Licensing is not bureaucratic trivia, it underpins your insurance. Drivers and guides working through a registered agency carry passenger insurance, whereas an unlicensed driver found in a social-media group leaves you exposed if something goes wrong. For a first trip, the guide is worth it for more than safety: they turn a temple’s incense and oranges into a story, explain why locals queue for one particular dish, and steer you past the obvious. Booking through a reputable Taiwan Private tour operator keeps both the licensing and the storytelling sorted.
The Real Math: Cost Versus Group Tours
The persistent myth is that private means expensive. In practice, a private driver starts from roughly three thousand NTD for a short, easy day trip out of Taipei, rising for longer distances and larger vehicles, while full day-tour pricing commonly lands around one hundred and twenty to two hundred and fifty US dollars per person depending on group size. Split between a family or four friends, the per-head figure falls fast and the comparison with a packaged group tour narrows.
Group tours win on raw cost efficiency and built-in company, bundling transport and entry fees into a polished, social day. What they cannot offer is the freedom to linger, skip a crowded stop, or start late after a jet-lagged morning. The honest framing is that private buys time, access and peace of mind, while a hybrid, a small-group core with private add-ons, can balance the two for travellers who want both savings and spontaneity.
Who Gets the Most Out of It
Families and seniors are the clearest winners. Parents value flexible pacing, easy luggage handling, snack and restroom stops, nap-friendly schedules and a van that swallows strollers, while older travellers appreciate close drop-offs, minimal stairs and unrushed walking time. Multi-generational trips work precisely because the day adapts to mixed energy levels, so grandparents are not exhausted and children are not bored.
Couples lean into the romance of a private pace, with places like Sun Moon Lake almost designed for slow, unshared days, and first-timers shed the quiet anxieties of language, transport and dining etiquette without losing independence. Cruise passengers docking at Keelung or Kaohsiung gain the most per hour, since a private shore excursion squeezes Jiufen, Shifen or Yehliu into a single tight port day and returns them to the ship on time.
The Routes That Are Painful Without a Car
Inside Taipei the MRT is so good that a private car is a luxury rather than a necessity. The calculus flips the moment you head for Alishan, Sun Moon Lake or Jiufen, where public transport means multiple transfers, long waits and rigid once-a-day buses. A private vehicle goes point to point, chases the sunrise or the best light, and reroutes indoors when the mountain weather turns.

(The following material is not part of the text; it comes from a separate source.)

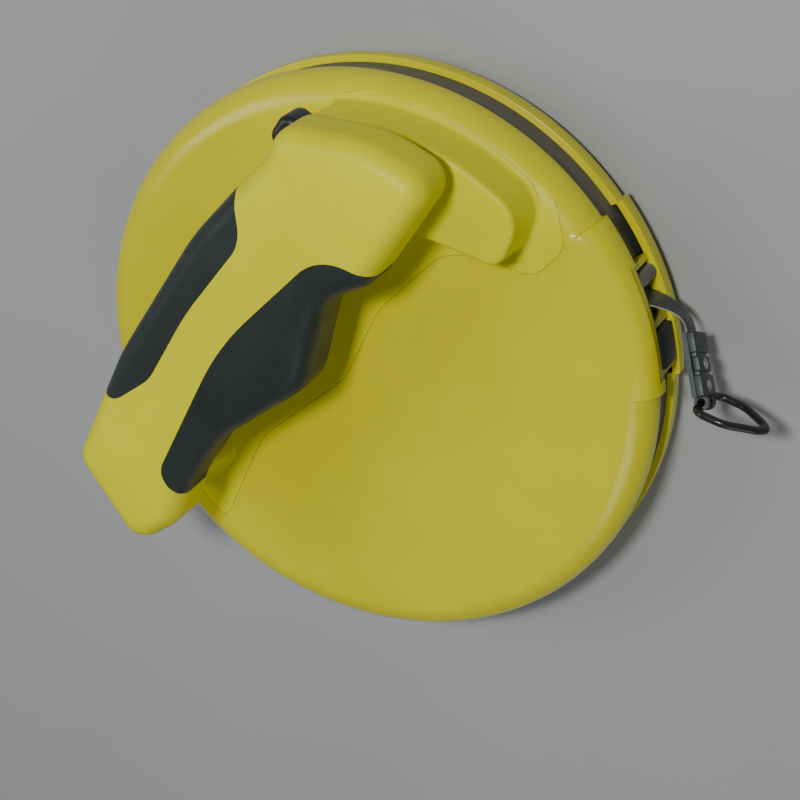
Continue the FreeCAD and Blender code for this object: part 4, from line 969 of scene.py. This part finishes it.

The classic private-tour corridors reflect this: the northeast coast loop of Jiufen, Shifen, Yehliu and the Golden Waterfall; the central mountains of Sun Moon Lake and Alishan; and the long haul to the east. Sample multi-day routes run from a compact three days around Taipei to a ten-day island circuit, with most travellers settling on three to seven days to cover the highlights comfortably.
Licensing, Insurance, and Booking Smart
When you compare operators, look past the star count. The signals that matter are responsiveness, transparent pricing, genuinely customizable itineraries, recent reviews and, above all, properly licensed guides who work through an agency that provides insurance. A brief call or message exchange reveals more about chemistry and competence than any rating, ask what they love showing guests and how they handle crowds.
Practical fine print is worth checking too: vehicle capacity for your group, whether high-elevation stops like Alishan carry a surcharge, deposit and cancellation terms, and how far ahead to book, usually a couple of days for day tours, longer for peak seasons. Confirm whether the quoted price is final or per stop, ask if entrance tickets and a Wi-Fi-equipped vehicle are included, and clarify the no-show grace period before you pay a deposit. Get the inclusions in writing, confirm the language of your guide, and you remove almost every variable that turns a Taiwan trip stressful.